Economics in some form or another has been around for thousands of years, forming slowly over time into what we know today. Many ideas formed over this time period, but many also faded out as we made new advances. In the economics books found here you can learn about these past theories to get a good background and see their effects on modern schools of thought.

You can also find information on mainstream or “orthodox” economics, and even contrast it with the not-so-mainstream. These “heterodox” areas are rising in popularity, especially after events like the 2008 crisis. These events cause people to rethink if what's mainstream is really working, and think about what changes can be made.

Books on Economics as the Science of Society

Economics has the label of social science because it studies social aspects like human interactions and behaviors. But it applies scientific principles in analyzing these aspects and presents an interesting mix of commerce, math, and psychology. Many people tend to think of the commerce part first, which is reasonable given the importance of factors like production of goods and services, their distribution, and then consumption of them by people.

Getting Technical

But, math played a crucial role in advancing economics into a more technical and reliable social science. It's what lets us look at factors like costs, efficiency, uncertainty, and supply and demand on large scales. So prepare for some math-heavy lessons and advanced content while reading economics books.

However, behavior of consumers and producers affects economic outcomes as well. An entire new branch – behavioral economics – came from this idea, although it competes with traditional ideas of rational economics. Under the ideas of behavioral economics, people are not always rational. Also, things such as culture can affect economies because culture is essentially a set of values and norms that affect behavior.

On the Practical Side

If you have very minimal experience with economics, a book like Economics – Theory Through Applications may be for you. This book is made for new students or curious readers, and focuses on how the economy relates to real life. It will still present some problems to solve using math and theory, but not to the extent that some more advanced books do. It's a great tool not only for learners, but for those doing the teaching as well. As it covers many standard topics from intro economics courses, professors may find it useful for creating lesson plans or as supplemental reading for their students.

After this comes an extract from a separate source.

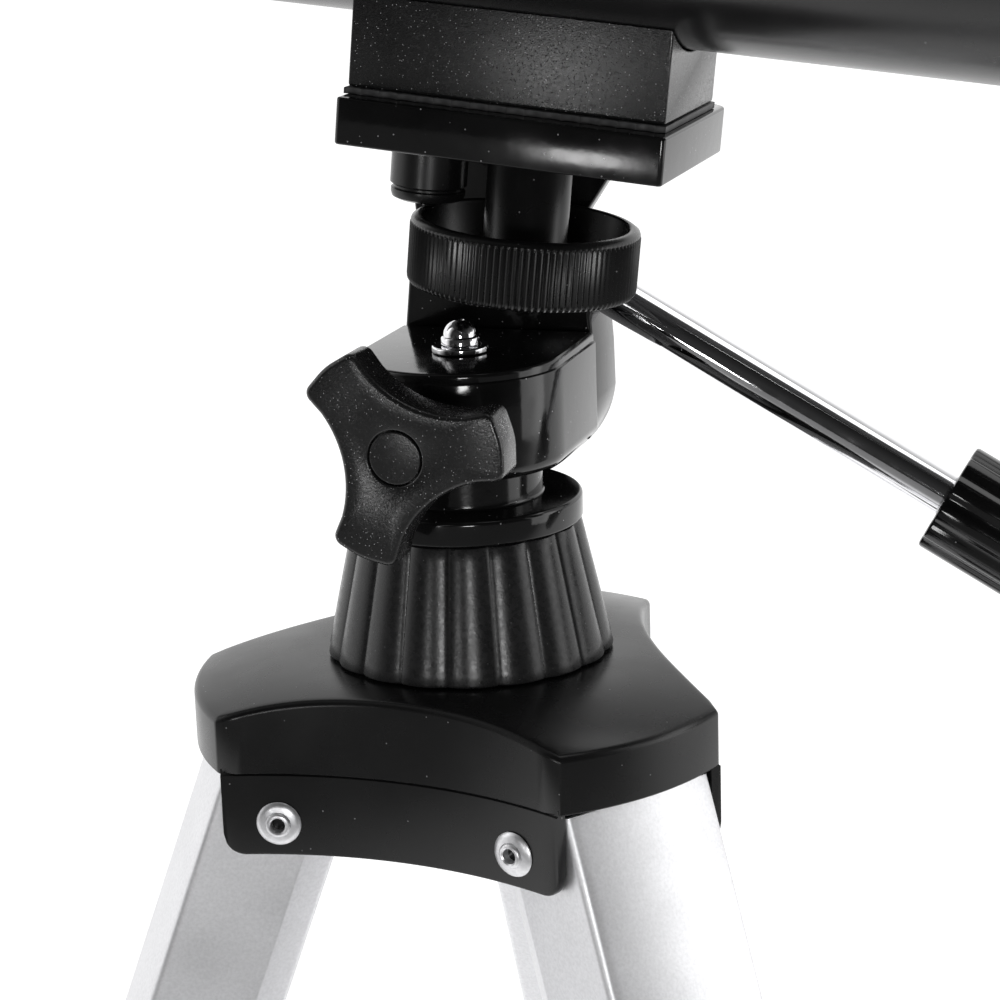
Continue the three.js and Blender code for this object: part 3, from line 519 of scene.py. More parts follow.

If you already have some experience with economics, on the other hand, books like Principles of Economics may be a better fit. While still useful for beginners, it also reaches into intermediate topics and methods. After introducing basic concepts, it then talks about more concrete impacts of economics across the world.

Putting It All Together

So, economics isn't as simple as figuring out how many pizzas a shop can make in a certain time. You have to consider if people in that area even like pizza. And if they eat during that time of day in that region. Or if the weather affects their desires or maybe other events going on in the area. Humans are just a bit unpredictable sometimes, which turns out to be one of the biggest challenges in economics.

Given all this, prepare to encounter both technical calculations as well as uniquely human factors as you read economics books. This combination is what makes the field so diverse and fascinating.